If we mean learning that the learner really owns and determines, let’s make sure we call it what it is: “personal.” The “personalized” ship has sailed.
(Image credit: Redd Angelo)
When schools were co-opted as institutions of sorting rather than institutions of learning the dream of personalised learning was sacrificed.
We’re taught in school that there is but one measure of human excellence and then are lead to believe that excellence that falls outside these bounds (artists, athletes, even innovative thinking) is not as worthy.
In schools we also prioritise those things which are easy to measure (such as fact recall and conformity) over those which are much more important but hard to measure (such as creativity, innovation, and teamwork).
Incredibly, some peoples’ excellence in the lesser respected areas of the arts, athletics, and innovative thinking survives the erosion of school and later becomes apparent in great works, pro sports careers, and inventions.
I wonder how many more Elton Johns, Michael Jordons, and Steve Jobs we might have if schools once again placed the emphasis on learning rather than sorting against a nebulous mean.
Una vez mas Will hablas de un concepto, la personalizacion del aprendizaje muy distinta de la que tenemos nosotros y todo por no contemplar ni la inclusion (ni social, economica, digital…) y por tanto la Excelencia personalizada, y ni siquiera por hablar de que no existen clases en el aprendizaje, ya que no hablamos de la educación formal, como hace el y su “parte de cultura”, si no que lo hacemos de la educación en general, sin adjetivos y por tanto sin segregaciones…..
Eso lo he hablado y mucho con Bryan Alexander y Maha Baly, por lo que pretendemos establecer trabajos a tres idiomas y con tres culturas diferentes para tratar de establecer ideas comunes pero a través de las diferencias.
Juan Domingo Farnos @juandoming
You’re ringing the truth bell once again Will.
Stephen Downes is on my must-read blogger roll. He contrasts personal versus personalized learning much better than I can; http://www.downes.ca/post/65065
I especially like his restaurant vs. farm stand analogy. There is value in preparing our own meals.
Bob
Interesting insights. I do wonder how critical those differentiating grades have become when those at the top of the pecking order dial in A’s based more on where they go to school that what they learn.
You’re exactly right that personal learning will prevail anyway. I’ve been in the workforce for forty years and no one has ever asked me what my undergraduate grades were when handing me a project or task.
Incidentally, the implied violence of the image you’ve selected seems completely inappropriate.
Thanks for the comment Doug.
In terms of the picture, to me that’s a kid jumping up in the air in the middle of some wooded path. What do you see?
Wow. I can see that now. Perhaps it says more about my perception than your choice but I first say a person hanged. Sorry to put that in your head now, but that’s what I saw.
Hi Will, given the stillness of the feet, that’s a teenager that has hanged him or herself. I agree with others, not appropriate. Your article however, has great merit.
I guess I’m just wondering why anyone would think I would purposely put a picture of a kid hanging himself on my blog (which, by the way, this picture is definitely not.) Weird…

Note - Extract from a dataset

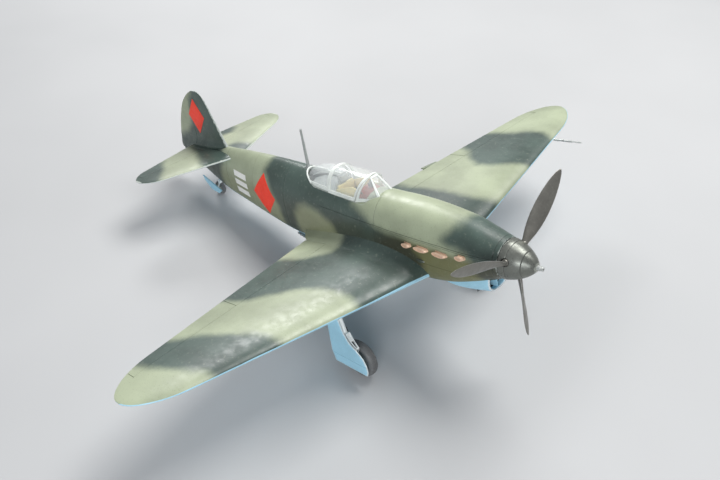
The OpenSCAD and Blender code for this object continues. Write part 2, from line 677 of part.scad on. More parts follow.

I saw that too… I must admit.
My question is simply, how do we practically navigate this issue in today’s learning environment. I am studying to become a teacher and I am new to your website, but my main question is how can these discussions such as this play out for the lonely teacher in a school area where none of the parents, administration, and other teachers agree?
The short answer is it’s really tough to do. Change requires a supportive, innovative, forward thinking culture. Absent that, you have to find your sympathizers and start advocating for change you believe in. Also, as a new teacher, I would make sure the school I choose to work in has a culture that supports dialogue and innovative practice.